23/04/2024
George Clark’s latest film, Sunless Haven (2024) will premiere at the opening of the 14th edition of Open City Documentary Festival at the ICA on Wednesday 24 April. Sunless Haven was commissioned by historians Simeon Koole and Ben Mechen as part of the AHRC funded project Within Worlds. Focusing on echoes and traces of the past in the present, the project explores how film can be a tool to imagine the experiences in, around and through the London Docklands at the turn of the 20th century. Animating a host of dispersed fragments from historical documents to architectural remnants and the river, Sunless Haven looks at the docklands as a resonant chamber connecting desperate worlds.
The film will be presented as part of a specially curated programme, assembled by Clark, drawing on his long term 35mm film project Eyemo Rolls – an expanding constellation of over 200 films shot in camera since 2011 – together with works by other artists. Evoking the concept of “Flowing Water Parallelisms” in Chinese poetry, this special screening draws together works connected to ideas of water and liquid bodies as a way to think about worlds within worlds at various border and transient zones. The premiere will be followed by a discussion between George Clark and Simeon Koole, chaired by May Adadol Ingawanij. There will also be a dedicated walk in the docklands to visit historical sites on Sunday 28 April.
Sunless Haven was made by George Clark, in collaboration with sound artist (and CREAM PhD alum) Jol Thoms and performance artist Yarli Allison. Woven into the film are attempts to understand the docklands as a meeting place between different ecologies, enclosures and epochs, as a point of entanglement of the city and world. The film looks at ways to describe and embody these enmeshed histories; from the legacy of police persecution of seaman boarding houses and Indian dockworkers know as lascars, to the traces of early Chinatown in Limehouse and the experiences of London by Ayahs and Amahs – predominantly Chinese or Indian nannies brought back from colonies and abandoned in the city after the voyage.
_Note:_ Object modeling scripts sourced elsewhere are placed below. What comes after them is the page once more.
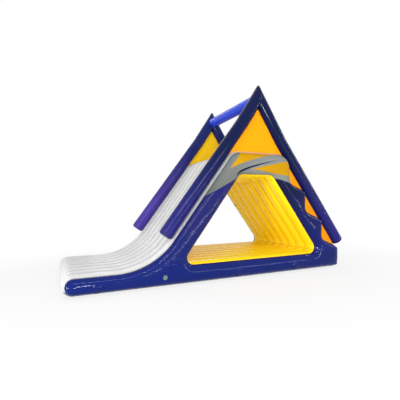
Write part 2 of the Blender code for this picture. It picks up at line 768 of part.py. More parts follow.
def make_inflation_valve(panel):
    """The inflation valve in the near side of the base: body, sprung stem and cap."""
    pairs = paired(*side_edges()["base"])
    before = max((p for p in pairs if (p[0][0] + p[1][0]) / 2 < VALVE_ALONG), key=lambda p: p[0][0] + p[1][0])
    point_low, out = side_point(*before, 3)
    point_high, _ = side_point(*before, 4)
    height = (point_low[1] + point_high[1]) / 2
    place = facing(at((VALVE_ALONG, height), -(SEAM + out)), (0, -1, 0))
    bored(panel, place, VALVE_NECK_RADIUS)
    top = GAP + VALVE_FLANGE_THICKNESS
    rim = top + VALVE_RIM_HEIGHT
    seat = VALVE_SEAT_THICKNESS - VALVE_DEPTH
    turned(
        "valve_body",
        [
            (VALVE_BORE_RADIUS, rim),
            (VALVE_NECK_RADIUS, rim),
            (VALVE_NECK_RADIUS, top),
            (VALVE_FLANGE_RADIUS - VALVE_FLANGE_EDGE, top),
            (VALVE_FLANGE_RADIUS, top - VALVE_FLANGE_EDGE),
            (VALVE_FLANGE_RADIUS, GAP),
            (VALVE_NECK_RADIUS, GAP),
            (VALVE_NECK_RADIUS, -VALVE_DEPTH),
            (VALVE_SEAT_RADIUS, -VALVE_DEPTH),
            (VALVE_SEAT_RADIUS, seat),
            (VALVE_BORE_RADIUS, seat),
        ],
        place,
        PLASTIC,
    )
    button = rim - VALVE_BUTTON_RECESS
    disc = -VALVE_DEPTH - GAP
    turned(
        "valve_stem",
        [
            (0, button),
            (VALVE_BUTTON_RADIUS, button),
            (VALVE_BUTTON_RADIUS, button - VALVE_BUTTON_THICKNESS),
            (VALVE_STEM_RADIUS, button - VALVE_BUTTON_THICKNESS),
            (VALVE_STEM_RADIUS, disc),
            (VALVE_SEAT_RADIUS + VALVE_DISC_LAP, disc),
            (VALVE_SEAT_RADIUS + VALVE_DISC_LAP, disc - VALVE_DISC_THICKNESS),
            (0, disc - VALVE_DISC_THICKNESS),
        ],
        place,
        PLASTIC,
        steps=12,
    )
    cap_in = VALVE_NECK_RADIUS + VALVE_CLEARANCE
    turned(
        "valve_cap",
        [
            (0, rim + GAP),
            (cap_in, rim + GAP),
            (cap_in, top + GAP),
            (VALVE_CAP_RADIUS, top + GAP),
            (VALVE_CAP_RADIUS, rim + GAP),
            (VALVE_CAP_RADIUS - VALVE_CAP_THICKNESS, rim + GAP + VALVE_CAP_THICKNESS),
            (0, rim + GAP + VALVE_CAP_THICKNESS),
        ],
        place,
        PLASTIC,
    )


def make_relief_valve(panel):
    """The relief valve in the opening's back wall, on the outermost rib of the far side."""
    foot, _ = INNER[INNER_SPANS[BACK_FOOT][1]]
    crest = meet(foot, STAIR_SLOPE, (0, RELIEF_HEIGHT), (1, 0))
    inward = Vector((-STAIR_NORMAL[0], 0, -STAIR_NORMAL[1]))
    height = lobe(HALF_WIDTH - RIB_PITCH / LINING_LOBE_SEGMENTS)
    place = facing(at(crest, HALF_WIDTH - RIB_PITCH / 2) + inward * height, inward)
    bored(panel, place, RELIEF_NECK_RADIUS)
    top = GAP + VALVE_FLANGE_THICKNESS
    turned(
        "relief_body",
        [
            (RELIEF_BORE_RADIUS, top),
            (RELIEF_FLANGE_RADIUS - VALVE_FLANGE_EDGE, top),
            (RELIEF_FLANGE_RADIUS, top - VALVE_FLANGE_EDGE),
            (RELIEF_FLANGE_RADIUS, GAP),
            (RELIEF_NECK_RADIUS, GAP),
            (RELIEF_NECK_RADIUS, -RELIEF_DEPTH),
            (RELIEF_BORE_RADIUS, -RELIEF_DEPTH),
        ],
        place,
        BLACK,
    )
    seat = top + GAP
    turned(
        "relief_poppet",
        [
            (0, seat + RELIEF_POPPET_THICKNESS),
            (RELIEF_POPPET_RADIUS - VALVE_FLANGE_EDGE, seat + RELIEF_POPPET_THICKNESS),
            (RELIEF_POPPET_RADIUS, seat),
            (VALVE_STEM_RADIUS, seat),
            (VALVE_STEM_RADIUS, -RELIEF_DEPTH - RELIEF_STEM_PAST),
            (0, -RELIEF_DEPTH - RELIEF_STEM_PAST),
        ],
        place,
        BLACK,
        steps=12,
    )


def make_anchor(number, along, side, low, high):
    """An anchor patch with its loop on the base's lower side, and the ring that hangs in the loop."""
    pair = (point_on(low, along), point_on(high, along))
    (_, z_low), out_low = side_point(*pair, 2)
    (_, z_high), out_high = side_point(*pair, 3)
    centre = at((along, (z_low + z_high) / 2), side * (SEAM + (out_low + out_high) / 2))
    outward = Vector((0, side * (z_high - z_low), -(out_high - out_low)))
    place = facing(centre, outward)
    lie = Matrix.Rotation(math.pi / 2, 4, "Y" if abs(place.to_3x3().col[0].x) > 0.9 else "X")
    barrel = GAP + PATCH_THICKNESS + LOOP_RADIUS * 0.8
    patch = cylinder(PATCH_RADIUS, PATCH_THICKNESS, Matrix.Translation((0, 0, GAP + PATCH_THICKNESS / 2)), 12)
    body = add(f"anchor_patch_{number}", patch, BLUE, place)
    bar = Matrix.Translation((0, 0, barrel)) @ lie
    loop = add(f"anchor_loop_{number}", cylinder(LOOP_RADIUS, LOOP_LENGTH, bar, 8), BLUE, place)
    bore = add(f"anchor_bore_{number}", cylinder(LOOP_BORE, LOOP_LENGTH * 1.2, bar, 8), BLUE, place)
    cut_by(body, as_cutter(loop), "UNION")
    cut_by(body, as_cutter(bore))
    pivot = place @ Vector((0, 0, barrel))
    curve = bpy.data.curves.new(f"anchor_ring_{number}", "CURVE")
    curve.dimensions = "3D"
    curve.bevel_depth = RING_WIRE
    curve.bevel_resolution = 1
    half = RING_WIDTH / 2
    bow = [(-half, 0)]
    for k in range(RING_PIECES + 1):
        angle = math.pi * k / RING_PIECES
        bow.append((-half * math.cos(angle), -(RING_REACH - half) - half * math.sin(angle)))
    bow.append((half, 0))
    spline = curve.splines.new("POLY")
    spline.points.add(len(bow) - 1)
    for point, (x, z) in zip(spline.points, bow):
        point.co = (x, 0, z, 1)
    spline.use_cyclic_u = True
    add(f"anchor_ring_{number}", curve, STEEL, Matrix.Translation(pivot))


def point_on(path, along):
    """The point of a side-view path at a distance along the length."""
    for a, b in zip(path, path[1:]):
        if a[0] <= along <= b[0] and b[0] > a[0]:
            share = (along - a[0]) / (b[0] - a[0])
            return (along, a[1] + (b[1] - a[1]) * share)
    return path[-1]


def make_anchors():
    low, high = side_edges()["base"]
    number = 1
    for side in (-1, 1):
        for along in ANCHOR_PLACES:
            make_anchor(number, along, side, low, high)
            number += 1


def build():
    for old in list(bpy.data.objects):
        bpy.data.objects.remove(old, do_unlink=True)
    make_decks()
    make_lining()
    make_sides()
    make_webs()
    make_frames()
    make_infills()
    make_inflation_valve(bpy.data.objects["near_base_side"])
    make_relief_valve(bpy.data.objects["opening_back_wall"])
    make_anchors()


build()
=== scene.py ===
"""Looks of an inflatable floating water slide: welded, air-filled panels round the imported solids.

Metres, +Z up. A point (u, z) of the side view lies u from the landing nose and z over the floor.
"""
import json
from math import acos, atan2, ceil, cos, dist, exp, hypot, pi, radians, remainder, sin, sqrt, tan

import bmesh
import bpy
import numpy
from mathutils import Matrix, Vector, noise


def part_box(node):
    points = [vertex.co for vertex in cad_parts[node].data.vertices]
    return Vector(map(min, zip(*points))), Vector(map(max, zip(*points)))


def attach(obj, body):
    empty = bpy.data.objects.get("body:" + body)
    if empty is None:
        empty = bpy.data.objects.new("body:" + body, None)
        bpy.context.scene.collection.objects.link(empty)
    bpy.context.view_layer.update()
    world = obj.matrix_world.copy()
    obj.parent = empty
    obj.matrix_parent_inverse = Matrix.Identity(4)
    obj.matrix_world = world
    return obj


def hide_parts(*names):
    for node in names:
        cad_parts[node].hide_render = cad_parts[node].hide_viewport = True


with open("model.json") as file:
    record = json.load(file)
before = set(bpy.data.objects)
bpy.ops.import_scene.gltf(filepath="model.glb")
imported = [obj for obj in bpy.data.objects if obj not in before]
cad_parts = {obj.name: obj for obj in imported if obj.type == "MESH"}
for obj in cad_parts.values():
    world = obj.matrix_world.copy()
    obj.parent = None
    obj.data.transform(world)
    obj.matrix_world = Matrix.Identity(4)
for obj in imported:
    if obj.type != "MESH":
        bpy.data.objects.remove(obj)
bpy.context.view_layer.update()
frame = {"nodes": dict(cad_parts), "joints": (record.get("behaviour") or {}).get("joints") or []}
NOSE_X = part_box("slide_deck")[0].x
JOINTS = {joint["name"]: joint for joint in frame["joints"]}
SCENE = bpy.context.scene

# Cloth, ribs and seams
WALL = 0.0009
GAP = 0.0003
RIB_COUNT = 8
RIB_PITCH = 0.335
RIB_HEIGHT = 0.05
HALF_WIDTH = RIB_COUNT * RIB_PITCH / 2
SEAM = HALF_WIDTH + GAP
SIDE_BULGE = 0.142
FULL_CHORD = 0.37
SIDE_GIRTH = 1.45
WELD_BAND = 0.012
WELD_EDGE = 0.004
AWAY_FROM_WELDS = 0.3
WEB_CLEARANCE = 0.004

# Waves and creases of the cloth; CREASES says how many in a metre, how deep and how long
PUCKER = 0.011
PUCKER_START = 0.012
PUCKER_REACH = 0.05
CREASES = ((7.0, 1.0, 0.09), (13.0, 0.7, 0.05), (27.0, 0.35, 0.03))
CREASE_START = 0.010
BAND_REACH = 0.03
FOLD_DRIFT = 0.012
UNEVENNESS = 0.006

# Steps of the meshes
SPACING = 0.03
TUBE_SPACING = 0.04
CORNER_STEPS = 6
LOBE_COLUMNS = 10
SIDE_COLUMNS = 22
TUBE_COLUMNS = 48
FOOT_ROWS = 8
CROSSBAR_ROWS = 60

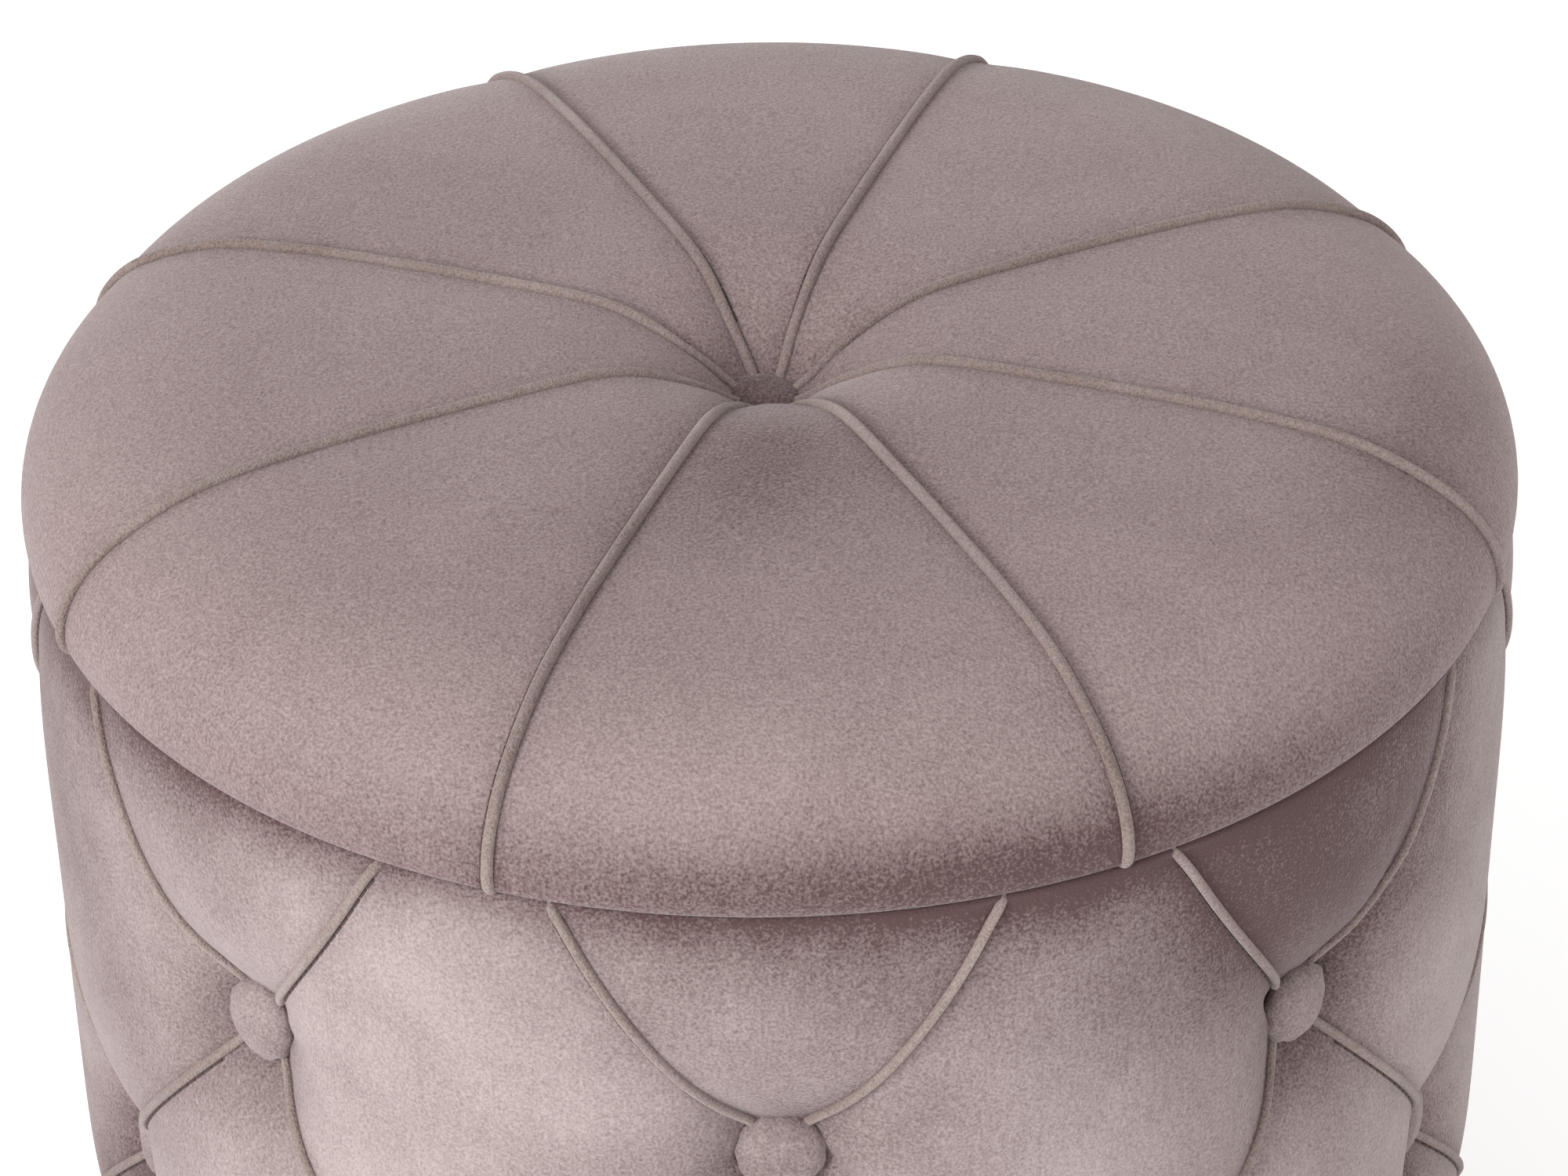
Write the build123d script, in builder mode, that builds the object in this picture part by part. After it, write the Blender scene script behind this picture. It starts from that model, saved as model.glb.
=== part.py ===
from build123d import *
import math
import os

os.makedirs("parts", exist_ok=True)

# A round storage ottoman. Millimetres, +Z up, the floor at z = 0, the drum's axis on Z, the front at -Y.
# Azimuths are in degrees from the front, turning towards +X.

# Driving dimensions
foot_height = 14.4
drum_rim_z = 392.7  # top of the fabric on the drum's rim
cover_thickness = 1.2
lining_thickness = 0.6
cover_radius = 220.2  # outside of the drum's cover between its buttons
padding_radius = cover_radius - cover_thickness
panel_radius = 200.0
panel_thickness = 3.0
frame_radius = panel_radius - panel_thickness
frame_depth = 18.0  # rim ring and posts, across the wall
mouth_radius = frame_radius - frame_depth
board_thickness = 12.0
edge_round = 5.0

columns = 8  # columns of buttons, and seams of the lid
column_angle = 360 / columns
button_row_drop = 90.0  # rim to the first row of buttons
button_row_pitch = 102.0
button_radius = 12.5
button_dome = 5.5
button_back = 0.8
piping_radius = 1.7

lid_gap = 0.3
lid_bottom_z = drum_rim_z + lid_gap
lid_radius = 219.3
lid_crown = 46.0
lid_turn = 2.4  # the loose lid sits turned by this much
wadding_thickness = 5.0
locating_radius = 171.0
locating_depth = 9.0
fabric_turned_under = 40.0
fabric_turned_in = 17.0  # down the inside of the mouth

twine_radius = 1.0
knot_radius = 2.2
washer_radius = 11.0
washer_thickness = 1.6
screw_radius = 2.0
screw_head_radius = 4.0
screw_head_height = 2.3
running_room = 0.1

# Levels worked out from them, from the floor up
dust_cover_z = foot_height
hem_z = dust_cover_z + lining_thickness
board_z = hem_z + cover_thickness
board_top_z = board_z + board_thickness
frame_top_z = drum_rim_z - cover_thickness
ring_bottom_z = frame_top_z - frame_depth
floor_panel_thickness = 3.0
floor_top_z = board_top_z + floor_panel_thickness
liner_thickness = 2.0
liner_outer_radius = mouth_radius - cover_thickness
liner_inner_radius = liner_outer_radius - liner_thickness
liner_drop = 7.0  # rim to the top edge of the liner
liner_top_z = drum_rim_z - liner_drop

# Buttons: rows one and three stand over the front, row two half a column round
button_rows = [drum_rim_z - button_row_drop - button_row_pitch * row for row in range(3)]
dimple_floor = 204.2  # outside of the cover under a button
dimple_slope = 1.29  # how fast a dimple widens towards the outside
post_azimuths = [column_angle / 4 + column_angle * post for post in range(columns)]


def at(azimuth, z, radius):
    """A point at an azimuth from the front."""
    turn = math.radians(azimuth)
    return (radius * math.sin(turn), -radius * math.cos(turn), z)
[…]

Open City Documentary Festival closes with a special screening of Leila and the Wolves (dir. Heiny Srour), co-presented with Cinenova, a volunteer-run organisation preserving and distributing the work of feminist film and video makers. Leila and the Wolves reveals a hidden past of women’s struggle in Palestine and Lebanon in an attempt to rewrite the history of the region from a feminist point of view. In an interview from 2020, the filmmaker says: “Nowadays, Leila and the Wolves is travelling the world again, more relevant than ever; my unconscious and the collective unconscious of the women of the Middle East spoke together throughout the extreme conditions of making this film.” The screening will be introduced by CREAM doctoral candidate and Techne Scholar, Nadia Yahlom.
Sunless Haven premieres at 6.30pm at the ICA on Wednesday 24 April.
Within Worlds Docklands Walk takes place on Sunday 28 March – meeting outside the Dickens Inn, Marble Quay, St Katharine’s Way London E1W 1UH at 10.30am. Find out more about the walk here.
Leila and the Wolves screens at the ICA at 6.30pm on Tuesday 30 April.